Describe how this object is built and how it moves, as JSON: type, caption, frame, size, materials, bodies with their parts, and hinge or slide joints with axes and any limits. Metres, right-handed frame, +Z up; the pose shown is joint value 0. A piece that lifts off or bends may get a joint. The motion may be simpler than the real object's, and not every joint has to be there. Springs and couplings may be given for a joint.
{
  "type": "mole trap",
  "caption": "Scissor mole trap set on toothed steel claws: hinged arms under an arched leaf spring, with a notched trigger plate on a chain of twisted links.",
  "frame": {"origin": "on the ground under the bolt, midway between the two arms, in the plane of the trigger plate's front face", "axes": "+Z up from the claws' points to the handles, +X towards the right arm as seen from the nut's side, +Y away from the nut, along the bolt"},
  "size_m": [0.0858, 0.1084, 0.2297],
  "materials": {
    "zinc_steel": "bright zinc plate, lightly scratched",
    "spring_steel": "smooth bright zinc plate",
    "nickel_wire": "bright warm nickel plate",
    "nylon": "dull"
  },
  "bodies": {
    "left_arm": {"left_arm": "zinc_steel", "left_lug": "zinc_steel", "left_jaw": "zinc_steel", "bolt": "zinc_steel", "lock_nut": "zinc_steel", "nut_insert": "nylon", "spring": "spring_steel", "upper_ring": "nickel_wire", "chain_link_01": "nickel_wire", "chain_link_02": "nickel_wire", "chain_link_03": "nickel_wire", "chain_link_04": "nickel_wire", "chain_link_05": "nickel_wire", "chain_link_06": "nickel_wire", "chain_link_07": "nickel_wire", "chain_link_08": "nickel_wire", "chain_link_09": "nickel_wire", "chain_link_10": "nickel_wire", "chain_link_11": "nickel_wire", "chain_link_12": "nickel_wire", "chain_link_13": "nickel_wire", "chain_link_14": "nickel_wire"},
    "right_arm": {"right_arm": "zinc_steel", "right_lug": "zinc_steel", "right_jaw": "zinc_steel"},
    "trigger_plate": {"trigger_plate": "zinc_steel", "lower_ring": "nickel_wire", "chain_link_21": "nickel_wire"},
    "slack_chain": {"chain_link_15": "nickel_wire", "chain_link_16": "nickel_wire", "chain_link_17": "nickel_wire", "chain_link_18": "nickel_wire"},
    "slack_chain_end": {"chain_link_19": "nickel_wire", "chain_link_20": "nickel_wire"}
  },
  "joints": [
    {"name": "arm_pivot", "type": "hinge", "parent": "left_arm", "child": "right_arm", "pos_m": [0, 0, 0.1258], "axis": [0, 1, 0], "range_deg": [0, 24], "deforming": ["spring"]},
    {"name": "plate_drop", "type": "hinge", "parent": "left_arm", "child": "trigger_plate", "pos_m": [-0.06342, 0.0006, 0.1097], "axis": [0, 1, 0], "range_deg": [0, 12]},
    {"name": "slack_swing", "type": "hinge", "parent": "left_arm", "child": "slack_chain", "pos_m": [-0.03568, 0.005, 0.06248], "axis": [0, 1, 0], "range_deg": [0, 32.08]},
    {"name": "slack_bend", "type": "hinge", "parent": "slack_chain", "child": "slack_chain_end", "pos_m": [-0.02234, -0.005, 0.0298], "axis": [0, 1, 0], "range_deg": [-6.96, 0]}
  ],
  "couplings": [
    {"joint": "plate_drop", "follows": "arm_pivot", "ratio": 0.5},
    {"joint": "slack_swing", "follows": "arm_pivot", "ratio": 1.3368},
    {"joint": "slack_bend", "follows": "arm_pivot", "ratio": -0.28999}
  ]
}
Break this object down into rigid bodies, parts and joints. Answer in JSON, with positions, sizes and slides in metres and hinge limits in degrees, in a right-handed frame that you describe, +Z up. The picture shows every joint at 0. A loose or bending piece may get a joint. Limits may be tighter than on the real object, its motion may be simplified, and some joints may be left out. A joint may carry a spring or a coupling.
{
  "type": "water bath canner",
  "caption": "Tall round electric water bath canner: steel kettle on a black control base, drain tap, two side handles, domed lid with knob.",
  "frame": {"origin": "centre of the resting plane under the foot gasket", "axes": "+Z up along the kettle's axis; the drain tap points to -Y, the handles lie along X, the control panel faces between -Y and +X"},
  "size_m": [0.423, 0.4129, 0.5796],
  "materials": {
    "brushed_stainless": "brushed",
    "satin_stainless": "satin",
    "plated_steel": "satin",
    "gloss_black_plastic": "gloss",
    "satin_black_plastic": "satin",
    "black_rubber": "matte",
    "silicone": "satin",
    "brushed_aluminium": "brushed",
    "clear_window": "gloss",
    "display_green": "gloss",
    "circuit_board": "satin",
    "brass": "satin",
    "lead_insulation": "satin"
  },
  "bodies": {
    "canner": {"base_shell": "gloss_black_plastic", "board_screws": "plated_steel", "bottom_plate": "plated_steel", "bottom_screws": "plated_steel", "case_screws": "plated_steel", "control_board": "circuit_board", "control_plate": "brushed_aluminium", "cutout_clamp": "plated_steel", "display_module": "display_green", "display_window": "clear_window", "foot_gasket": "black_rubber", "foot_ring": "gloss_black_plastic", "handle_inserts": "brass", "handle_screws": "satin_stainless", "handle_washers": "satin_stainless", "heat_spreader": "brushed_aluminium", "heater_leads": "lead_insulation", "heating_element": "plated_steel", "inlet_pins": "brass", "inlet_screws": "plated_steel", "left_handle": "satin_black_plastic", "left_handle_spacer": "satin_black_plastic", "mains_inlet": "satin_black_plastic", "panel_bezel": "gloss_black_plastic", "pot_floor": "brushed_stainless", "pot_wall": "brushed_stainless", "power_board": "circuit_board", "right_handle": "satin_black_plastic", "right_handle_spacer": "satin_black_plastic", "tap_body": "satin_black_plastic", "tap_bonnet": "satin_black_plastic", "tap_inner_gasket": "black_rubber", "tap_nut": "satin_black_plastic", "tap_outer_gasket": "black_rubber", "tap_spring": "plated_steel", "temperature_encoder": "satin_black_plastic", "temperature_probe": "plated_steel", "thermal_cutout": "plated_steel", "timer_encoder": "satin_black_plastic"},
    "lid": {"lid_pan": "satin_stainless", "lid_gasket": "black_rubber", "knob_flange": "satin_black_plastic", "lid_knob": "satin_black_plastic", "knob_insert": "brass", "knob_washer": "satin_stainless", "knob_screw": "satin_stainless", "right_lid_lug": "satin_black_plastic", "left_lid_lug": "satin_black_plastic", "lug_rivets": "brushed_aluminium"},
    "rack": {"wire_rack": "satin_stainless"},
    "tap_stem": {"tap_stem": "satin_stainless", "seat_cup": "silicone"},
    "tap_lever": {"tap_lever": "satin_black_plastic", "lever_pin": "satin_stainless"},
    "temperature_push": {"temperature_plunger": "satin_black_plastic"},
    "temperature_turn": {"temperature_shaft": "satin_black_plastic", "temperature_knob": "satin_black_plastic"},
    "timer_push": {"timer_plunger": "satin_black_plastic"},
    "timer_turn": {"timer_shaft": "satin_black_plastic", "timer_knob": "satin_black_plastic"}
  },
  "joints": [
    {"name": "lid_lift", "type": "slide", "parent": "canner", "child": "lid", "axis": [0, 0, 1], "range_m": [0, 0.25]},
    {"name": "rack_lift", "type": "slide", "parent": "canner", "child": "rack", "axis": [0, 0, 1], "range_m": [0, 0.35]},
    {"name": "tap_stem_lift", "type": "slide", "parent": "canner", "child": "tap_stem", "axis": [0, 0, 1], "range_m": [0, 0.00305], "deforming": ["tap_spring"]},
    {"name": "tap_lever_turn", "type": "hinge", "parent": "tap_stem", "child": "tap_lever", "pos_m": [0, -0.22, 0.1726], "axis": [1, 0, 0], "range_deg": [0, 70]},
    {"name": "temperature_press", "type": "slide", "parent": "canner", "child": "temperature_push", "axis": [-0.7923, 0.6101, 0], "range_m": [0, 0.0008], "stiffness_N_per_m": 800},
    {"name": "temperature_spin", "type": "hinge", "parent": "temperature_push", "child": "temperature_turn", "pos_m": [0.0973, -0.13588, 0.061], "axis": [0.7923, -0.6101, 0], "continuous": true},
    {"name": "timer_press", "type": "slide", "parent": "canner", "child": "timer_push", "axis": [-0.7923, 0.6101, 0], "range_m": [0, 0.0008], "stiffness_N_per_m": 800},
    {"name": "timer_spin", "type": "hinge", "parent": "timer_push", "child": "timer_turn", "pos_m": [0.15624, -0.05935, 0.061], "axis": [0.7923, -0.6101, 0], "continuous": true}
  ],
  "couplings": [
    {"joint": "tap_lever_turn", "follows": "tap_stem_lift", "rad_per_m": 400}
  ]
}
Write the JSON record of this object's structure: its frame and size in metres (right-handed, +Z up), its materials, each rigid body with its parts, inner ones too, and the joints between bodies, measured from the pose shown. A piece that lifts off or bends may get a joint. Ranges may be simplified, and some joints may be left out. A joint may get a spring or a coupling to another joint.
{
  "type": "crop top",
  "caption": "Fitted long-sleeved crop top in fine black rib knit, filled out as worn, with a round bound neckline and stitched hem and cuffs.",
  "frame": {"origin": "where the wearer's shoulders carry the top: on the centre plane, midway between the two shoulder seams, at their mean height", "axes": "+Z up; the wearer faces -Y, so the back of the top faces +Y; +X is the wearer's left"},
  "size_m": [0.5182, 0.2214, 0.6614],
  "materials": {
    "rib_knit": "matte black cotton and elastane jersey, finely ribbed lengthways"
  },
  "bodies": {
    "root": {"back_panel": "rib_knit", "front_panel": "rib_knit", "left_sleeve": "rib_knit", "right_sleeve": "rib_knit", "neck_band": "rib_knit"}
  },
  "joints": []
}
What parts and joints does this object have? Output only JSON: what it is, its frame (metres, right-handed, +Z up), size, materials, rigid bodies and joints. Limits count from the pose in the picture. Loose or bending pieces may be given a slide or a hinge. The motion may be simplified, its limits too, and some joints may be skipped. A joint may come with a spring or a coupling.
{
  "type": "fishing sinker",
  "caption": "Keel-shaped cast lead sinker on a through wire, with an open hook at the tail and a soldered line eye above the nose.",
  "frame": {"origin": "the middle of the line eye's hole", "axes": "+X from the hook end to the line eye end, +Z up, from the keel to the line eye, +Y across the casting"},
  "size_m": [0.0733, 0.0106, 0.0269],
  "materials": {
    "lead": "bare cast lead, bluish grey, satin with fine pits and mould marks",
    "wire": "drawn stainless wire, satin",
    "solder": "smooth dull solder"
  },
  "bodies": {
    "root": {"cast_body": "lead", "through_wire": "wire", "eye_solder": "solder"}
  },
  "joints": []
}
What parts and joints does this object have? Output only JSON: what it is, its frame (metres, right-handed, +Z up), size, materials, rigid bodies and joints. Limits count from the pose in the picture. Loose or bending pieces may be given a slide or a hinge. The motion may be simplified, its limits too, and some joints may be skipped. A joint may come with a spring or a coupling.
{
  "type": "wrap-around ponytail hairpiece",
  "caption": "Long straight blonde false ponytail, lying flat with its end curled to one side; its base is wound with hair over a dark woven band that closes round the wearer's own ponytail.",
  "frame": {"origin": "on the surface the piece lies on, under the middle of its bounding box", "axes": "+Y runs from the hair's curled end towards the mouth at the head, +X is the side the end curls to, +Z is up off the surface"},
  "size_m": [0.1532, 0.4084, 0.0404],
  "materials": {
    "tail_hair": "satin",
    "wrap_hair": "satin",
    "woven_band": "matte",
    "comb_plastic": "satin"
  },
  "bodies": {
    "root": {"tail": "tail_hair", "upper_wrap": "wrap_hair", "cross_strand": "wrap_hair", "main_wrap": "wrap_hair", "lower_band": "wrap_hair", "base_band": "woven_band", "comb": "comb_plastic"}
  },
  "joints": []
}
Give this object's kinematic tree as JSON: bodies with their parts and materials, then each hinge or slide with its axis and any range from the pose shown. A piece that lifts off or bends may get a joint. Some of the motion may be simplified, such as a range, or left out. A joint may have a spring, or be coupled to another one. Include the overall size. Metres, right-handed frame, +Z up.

◆ ◆ ◆ ◆

Set exercise - Find all lines holding the string "shown" and copy them.

Complete output -
Describe how this object is built and how it moves, as JSON: type, caption, frame, size, materials, bodies with their parts, and hinge or slide joints with axes and any limits. Metres, right-handed frame, +Z up; the pose shown is joint value 0. A piece that lifts off or bends may get a joint. The motion may be simpler than the real object's, and not every joint has to be there. Springs and couplings may be given for a joint.
Write the JSON record of this object's structure: its frame and size in metres (right-handed, +Z up), its materials, each rigid body with its parts, inner ones too, and the joints between bodies, measured from the pose shown. A piece that lifts off or bends may get a joint. Ranges may be simplified, and some joints may be left out. A joint may get a spring or a coupling to another joint.
Give this object's kinematic tree as JSON: bodies with their parts and materials, then each hinge or slide with its axis and any range from the pose shown. A piece that lifts off or bends may get a joint. Some of the motion may be simplified, such as a range, or left out. A joint may have a spring, or be coupled to another one. Include the overall size. Metres, right-handed frame, +Z up.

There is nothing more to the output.